-- Start of DATA EXTRACT --
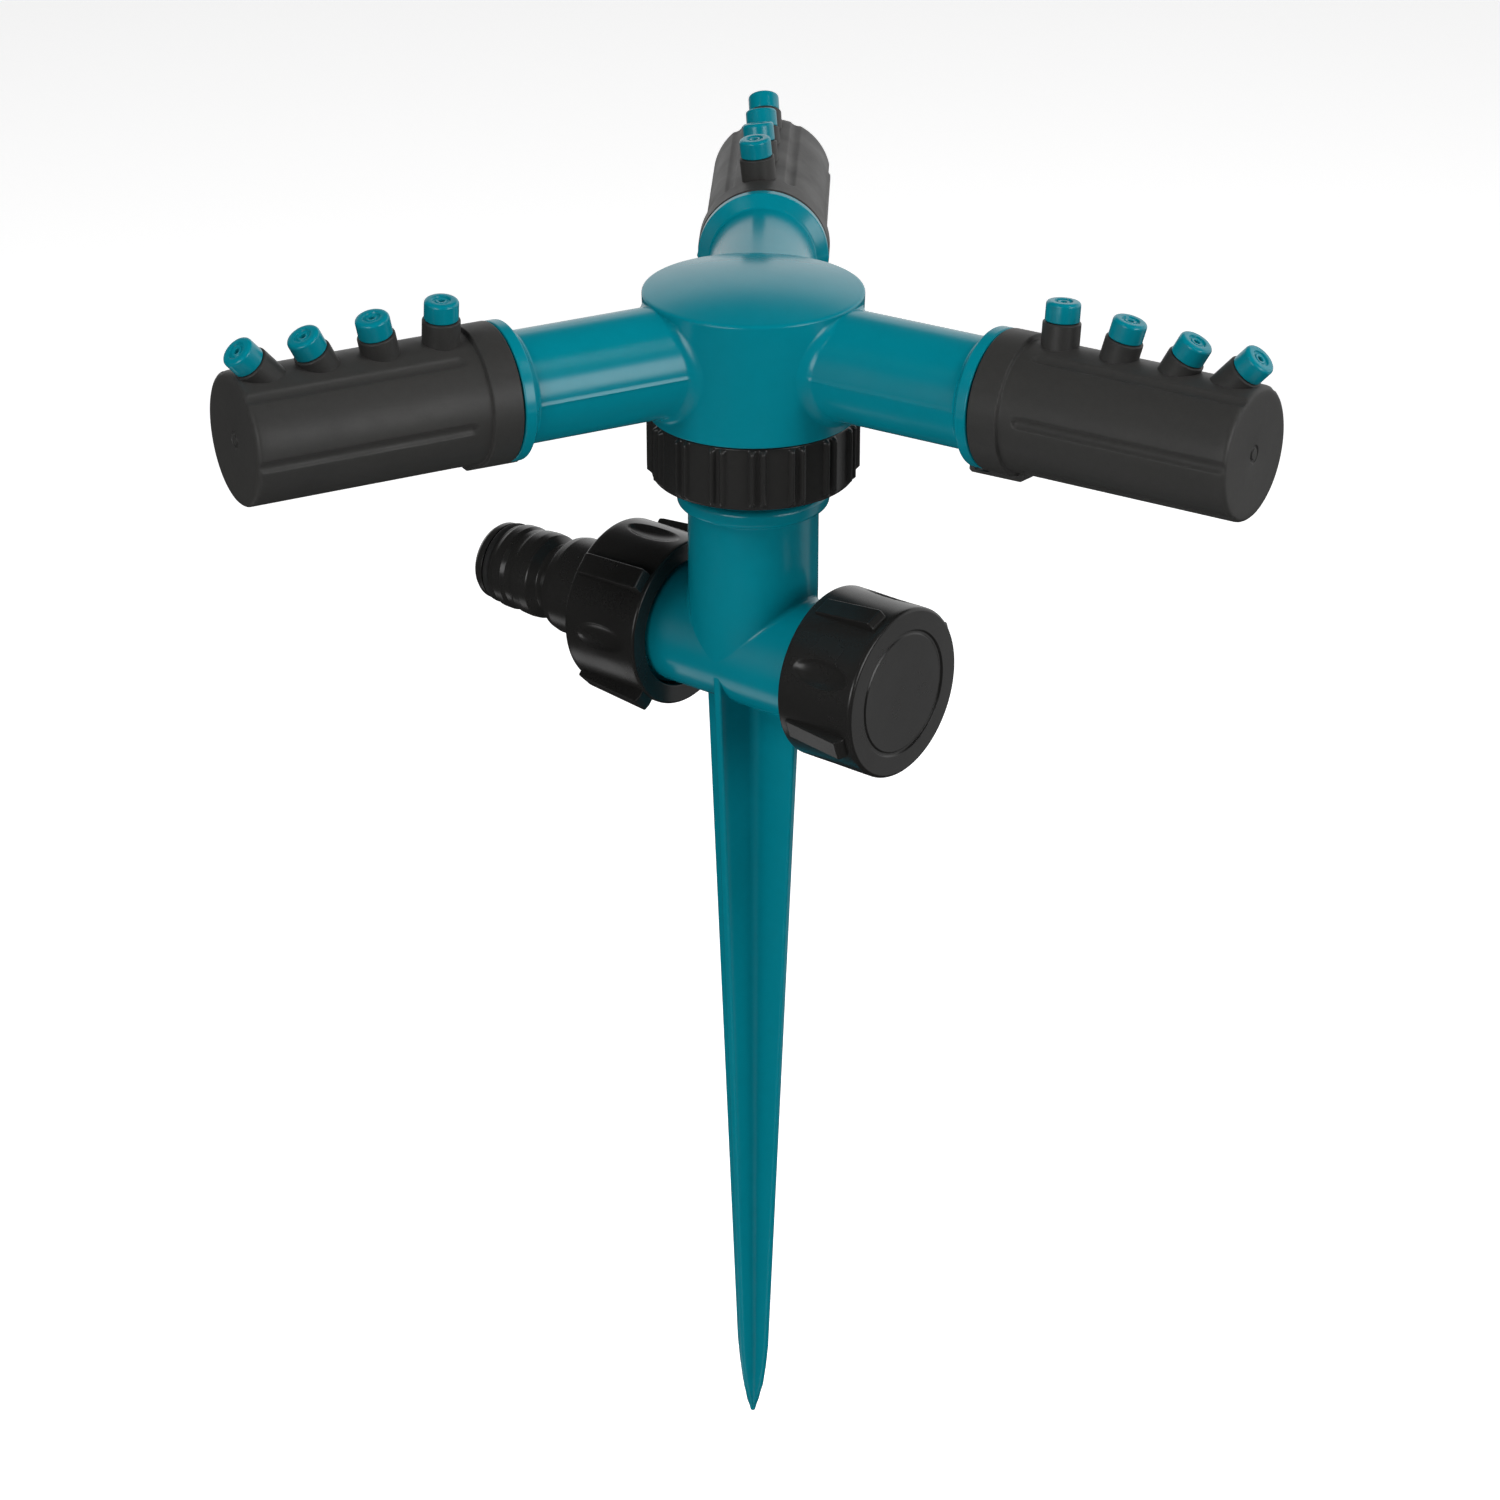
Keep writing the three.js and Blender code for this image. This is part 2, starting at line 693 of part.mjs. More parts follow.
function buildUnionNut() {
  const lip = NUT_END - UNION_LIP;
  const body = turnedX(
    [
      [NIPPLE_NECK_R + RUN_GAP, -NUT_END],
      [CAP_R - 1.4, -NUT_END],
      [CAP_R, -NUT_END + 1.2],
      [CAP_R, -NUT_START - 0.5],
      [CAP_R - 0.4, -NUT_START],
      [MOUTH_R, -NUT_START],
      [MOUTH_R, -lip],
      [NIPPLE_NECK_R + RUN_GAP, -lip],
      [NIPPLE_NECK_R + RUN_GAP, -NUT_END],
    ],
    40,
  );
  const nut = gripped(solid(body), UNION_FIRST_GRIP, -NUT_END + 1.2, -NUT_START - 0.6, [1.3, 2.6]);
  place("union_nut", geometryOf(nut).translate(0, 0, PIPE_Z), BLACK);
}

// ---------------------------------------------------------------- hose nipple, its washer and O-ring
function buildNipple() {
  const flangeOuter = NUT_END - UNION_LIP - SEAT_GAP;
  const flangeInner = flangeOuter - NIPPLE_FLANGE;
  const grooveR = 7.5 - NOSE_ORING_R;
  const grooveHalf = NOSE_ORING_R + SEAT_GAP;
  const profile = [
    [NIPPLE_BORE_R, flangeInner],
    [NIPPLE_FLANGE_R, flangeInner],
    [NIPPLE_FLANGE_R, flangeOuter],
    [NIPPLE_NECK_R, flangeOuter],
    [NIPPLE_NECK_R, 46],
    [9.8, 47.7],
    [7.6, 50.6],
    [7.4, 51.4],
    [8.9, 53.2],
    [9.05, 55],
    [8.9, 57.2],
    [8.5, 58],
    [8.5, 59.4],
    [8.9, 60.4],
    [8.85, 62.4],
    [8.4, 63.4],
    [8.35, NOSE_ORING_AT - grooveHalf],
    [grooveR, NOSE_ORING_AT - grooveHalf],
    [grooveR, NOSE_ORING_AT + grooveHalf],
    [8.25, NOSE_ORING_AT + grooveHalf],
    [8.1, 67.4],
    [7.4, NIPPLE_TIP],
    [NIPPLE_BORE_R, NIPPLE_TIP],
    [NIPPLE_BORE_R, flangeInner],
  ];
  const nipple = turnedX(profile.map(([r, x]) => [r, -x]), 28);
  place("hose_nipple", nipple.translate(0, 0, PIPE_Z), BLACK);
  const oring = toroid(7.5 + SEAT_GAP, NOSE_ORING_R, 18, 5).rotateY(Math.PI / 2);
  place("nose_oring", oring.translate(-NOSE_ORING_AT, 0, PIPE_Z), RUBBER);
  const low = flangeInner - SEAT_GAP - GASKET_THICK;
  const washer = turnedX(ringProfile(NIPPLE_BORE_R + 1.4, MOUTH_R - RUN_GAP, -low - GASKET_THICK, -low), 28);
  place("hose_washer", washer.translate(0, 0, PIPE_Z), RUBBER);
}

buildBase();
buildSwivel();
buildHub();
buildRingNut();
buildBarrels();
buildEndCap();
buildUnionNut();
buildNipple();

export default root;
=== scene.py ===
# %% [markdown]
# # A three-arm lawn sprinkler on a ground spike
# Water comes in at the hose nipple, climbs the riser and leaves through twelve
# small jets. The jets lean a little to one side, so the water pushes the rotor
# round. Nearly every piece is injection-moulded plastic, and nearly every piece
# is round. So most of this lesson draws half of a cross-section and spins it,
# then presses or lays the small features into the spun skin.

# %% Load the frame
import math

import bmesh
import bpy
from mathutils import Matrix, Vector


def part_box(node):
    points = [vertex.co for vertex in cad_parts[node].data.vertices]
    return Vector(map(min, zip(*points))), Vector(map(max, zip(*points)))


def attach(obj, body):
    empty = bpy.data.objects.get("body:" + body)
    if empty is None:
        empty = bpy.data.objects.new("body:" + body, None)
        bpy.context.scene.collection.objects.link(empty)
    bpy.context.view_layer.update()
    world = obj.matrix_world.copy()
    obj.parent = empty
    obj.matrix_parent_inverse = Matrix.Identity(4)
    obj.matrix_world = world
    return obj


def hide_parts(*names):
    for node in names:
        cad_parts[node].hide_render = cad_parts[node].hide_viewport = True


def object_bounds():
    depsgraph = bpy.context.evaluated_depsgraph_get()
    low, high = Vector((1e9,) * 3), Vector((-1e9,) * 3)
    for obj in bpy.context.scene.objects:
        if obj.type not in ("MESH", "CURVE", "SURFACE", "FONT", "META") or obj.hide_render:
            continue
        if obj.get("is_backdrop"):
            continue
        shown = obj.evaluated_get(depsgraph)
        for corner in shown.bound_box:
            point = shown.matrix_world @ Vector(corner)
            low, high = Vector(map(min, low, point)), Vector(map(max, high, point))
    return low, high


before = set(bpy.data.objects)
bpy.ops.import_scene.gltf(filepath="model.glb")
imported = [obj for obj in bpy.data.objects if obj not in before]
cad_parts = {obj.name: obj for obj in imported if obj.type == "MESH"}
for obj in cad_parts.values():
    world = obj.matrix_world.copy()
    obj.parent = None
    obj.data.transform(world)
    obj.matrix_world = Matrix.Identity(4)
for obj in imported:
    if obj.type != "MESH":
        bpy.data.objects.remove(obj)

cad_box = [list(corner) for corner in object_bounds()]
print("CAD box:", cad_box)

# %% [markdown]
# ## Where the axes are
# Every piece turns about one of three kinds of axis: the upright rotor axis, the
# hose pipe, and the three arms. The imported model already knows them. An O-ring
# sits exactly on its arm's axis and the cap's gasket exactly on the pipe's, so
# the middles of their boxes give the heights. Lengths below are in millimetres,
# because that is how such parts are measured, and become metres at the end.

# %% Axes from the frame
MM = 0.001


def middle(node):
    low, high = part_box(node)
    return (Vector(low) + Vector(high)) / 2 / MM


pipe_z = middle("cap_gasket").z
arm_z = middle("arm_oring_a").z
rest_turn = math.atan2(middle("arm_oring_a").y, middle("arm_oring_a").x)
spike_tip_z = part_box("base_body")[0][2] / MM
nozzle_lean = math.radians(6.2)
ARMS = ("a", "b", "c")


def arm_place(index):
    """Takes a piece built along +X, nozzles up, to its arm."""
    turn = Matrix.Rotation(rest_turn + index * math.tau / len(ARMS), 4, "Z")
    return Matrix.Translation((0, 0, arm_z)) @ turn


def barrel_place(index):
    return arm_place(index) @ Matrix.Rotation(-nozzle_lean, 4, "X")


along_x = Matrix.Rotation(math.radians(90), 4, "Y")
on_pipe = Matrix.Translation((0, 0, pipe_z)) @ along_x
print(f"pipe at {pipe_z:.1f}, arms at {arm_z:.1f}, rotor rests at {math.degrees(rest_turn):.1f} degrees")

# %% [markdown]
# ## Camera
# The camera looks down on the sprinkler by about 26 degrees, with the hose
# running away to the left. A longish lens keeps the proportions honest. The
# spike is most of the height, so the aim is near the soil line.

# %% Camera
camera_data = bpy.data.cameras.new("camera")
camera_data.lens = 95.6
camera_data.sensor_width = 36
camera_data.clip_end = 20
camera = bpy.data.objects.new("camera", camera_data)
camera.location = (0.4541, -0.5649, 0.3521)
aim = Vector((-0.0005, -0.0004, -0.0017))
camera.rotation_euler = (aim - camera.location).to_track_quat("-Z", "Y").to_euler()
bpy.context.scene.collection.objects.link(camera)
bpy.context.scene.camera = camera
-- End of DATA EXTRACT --
Nothing outside the span should appear: copy exactly from the line with "buildBase();" through the line with "cad_parts[node].hide_render = cad_parts[node].hide_viewport".

buildBase();
buildSwivel();
buildHub();
buildRingNut();
buildBarrels();
buildEndCap();
buildUnionNut();
buildNipple();

export default root;
=== scene.py ===
# %% [markdown]
# # A three-arm lawn sprinkler on a ground spike
# Water comes in at the hose nipple, climbs the riser and leaves through twelve
# small jets. The jets lean a little to one side, so the water pushes the rotor
# round. Nearly every piece is injection-moulded plastic, and nearly every piece
# is round. So most of this lesson draws half of a cross-section and spins it,
# then presses or lays the small features into the spun skin.

# %% Load the frame
import math

import bmesh
import bpy
from mathutils import Matrix, Vector


def part_box(node):
    points = [vertex.co for vertex in cad_parts[node].data.vertices]
    return Vector(map(min, zip(*points))), Vector(map(max, zip(*points)))


def attach(obj, body):
    empty = bpy.data.objects.get("body:" + body)
    if empty is None:
        empty = bpy.data.objects.new("body:" + body, None)
        bpy.context.scene.collection.objects.link(empty)
    bpy.context.view_layer.update()
    world = obj.matrix_world.copy()
    obj.parent = empty
    obj.matrix_parent_inverse = Matrix.Identity(4)
    obj.matrix_world = world
    return obj


def hide_parts(*names):
    for node in names:
        cad_parts[node].hide_render = cad_parts[node].hide_viewport = True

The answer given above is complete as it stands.